- _Given exercise_
Output the material below in its entirety, exactly as given.

- _Raw data_
[START]
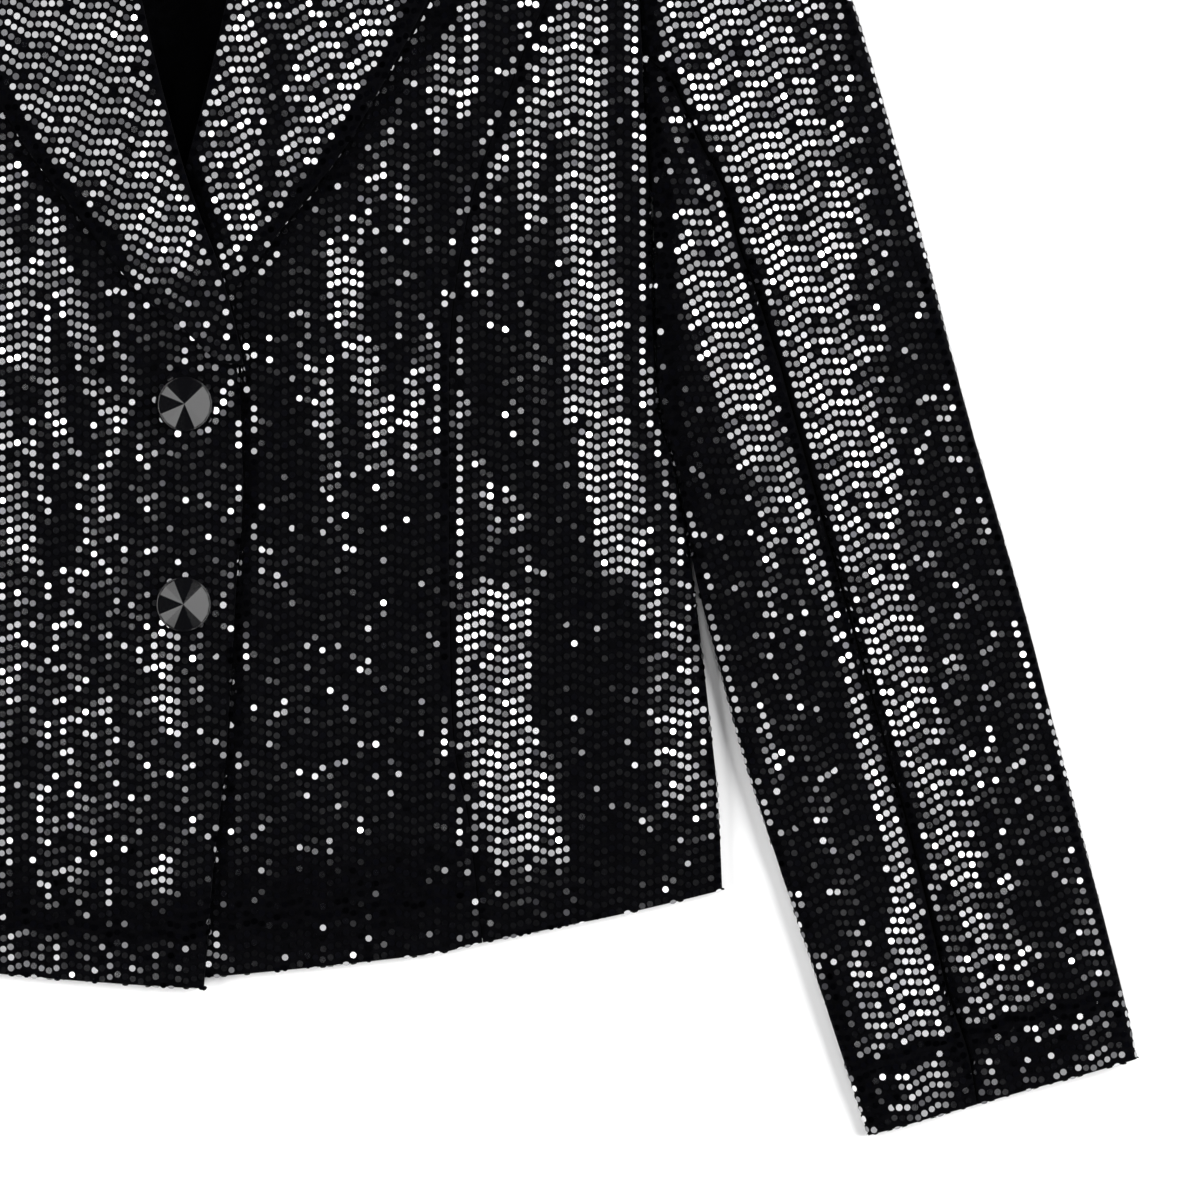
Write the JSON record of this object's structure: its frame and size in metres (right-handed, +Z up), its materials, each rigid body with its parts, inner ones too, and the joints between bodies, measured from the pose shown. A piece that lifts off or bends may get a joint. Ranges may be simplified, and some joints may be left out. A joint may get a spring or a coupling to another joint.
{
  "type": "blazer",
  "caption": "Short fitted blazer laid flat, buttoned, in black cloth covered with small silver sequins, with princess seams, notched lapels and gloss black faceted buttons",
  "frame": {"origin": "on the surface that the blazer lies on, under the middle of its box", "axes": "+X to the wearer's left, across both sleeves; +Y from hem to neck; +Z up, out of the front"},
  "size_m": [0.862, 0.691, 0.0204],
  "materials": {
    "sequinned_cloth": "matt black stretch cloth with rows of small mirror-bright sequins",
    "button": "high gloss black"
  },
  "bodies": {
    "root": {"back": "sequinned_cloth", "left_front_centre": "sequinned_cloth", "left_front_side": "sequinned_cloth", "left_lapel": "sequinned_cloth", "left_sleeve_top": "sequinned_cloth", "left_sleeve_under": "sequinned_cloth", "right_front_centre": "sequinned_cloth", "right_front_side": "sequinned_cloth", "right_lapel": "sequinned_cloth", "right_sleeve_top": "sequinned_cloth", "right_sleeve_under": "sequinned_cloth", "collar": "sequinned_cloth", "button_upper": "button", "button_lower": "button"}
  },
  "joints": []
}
[END]
- _Solved problem_
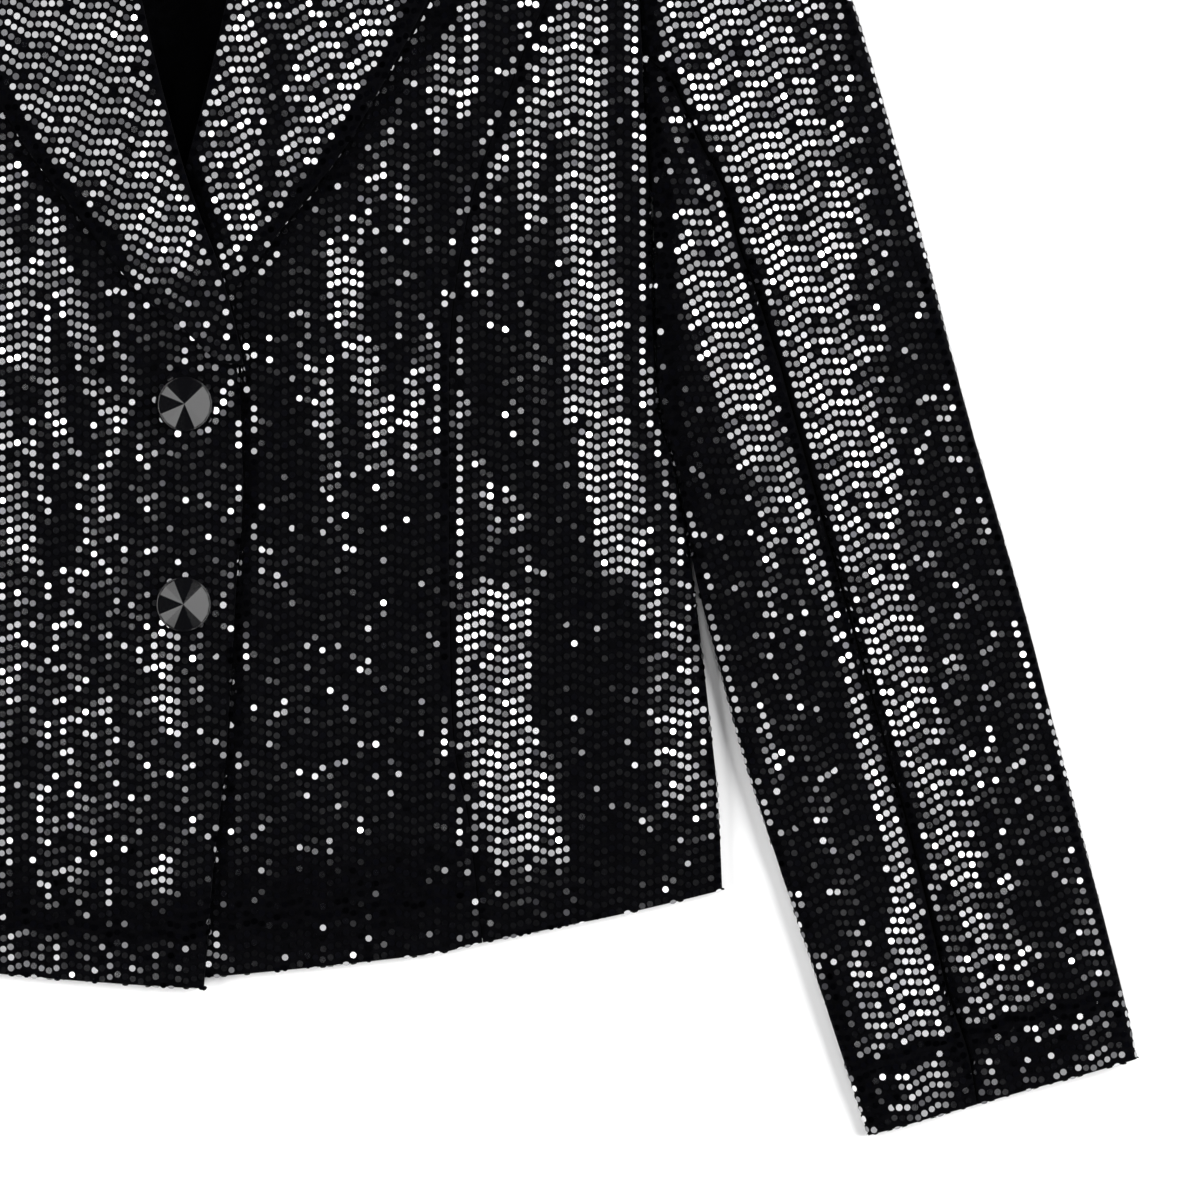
Write the JSON record of this object's structure: its frame and size in metres (right-handed, +Z up), its materials, each rigid body with its parts, inner ones too, and the joints between bodies, measured from the pose shown. A piece that lifts off or bends may get a joint. Ranges may be simplified, and some joints may be left out. A joint may get a spring or a coupling to another joint.
{
  "type": "blazer",
  "caption": "Short fitted blazer laid flat, buttoned, in black cloth covered with small silver sequins, with princess seams, notched lapels and gloss black faceted buttons",
  "frame": {"origin": "on the surface that the blazer lies on, under the middle of its box", "axes": "+X to the wearer's left, across both sleeves; +Y from hem to neck; +Z up, out of the front"},
  "size_m": [0.862, 0.691, 0.0204],
  "materials": {
    "sequinned_cloth": "matt black stretch cloth with rows of small mirror-bright sequins",
    "button": "high gloss black"
  },
  "bodies": {
    "root": {"back": "sequinned_cloth", "left_front_centre": "sequinned_cloth", "left_front_side": "sequinned_cloth", "left_lapel": "sequinned_cloth", "left_sleeve_top": "sequinned_cloth", "left_sleeve_under": "sequinned_cloth", "right_front_centre": "sequinned_cloth", "right_front_side": "sequinned_cloth", "right_lapel": "sequinned_cloth", "right_sleeve_top": "sequinned_cloth", "right_sleeve_under": "sequinned_cloth", "collar": "sequinned_cloth", "button_upper": "button", "button_lower": "button"}
  },
  "joints": []
}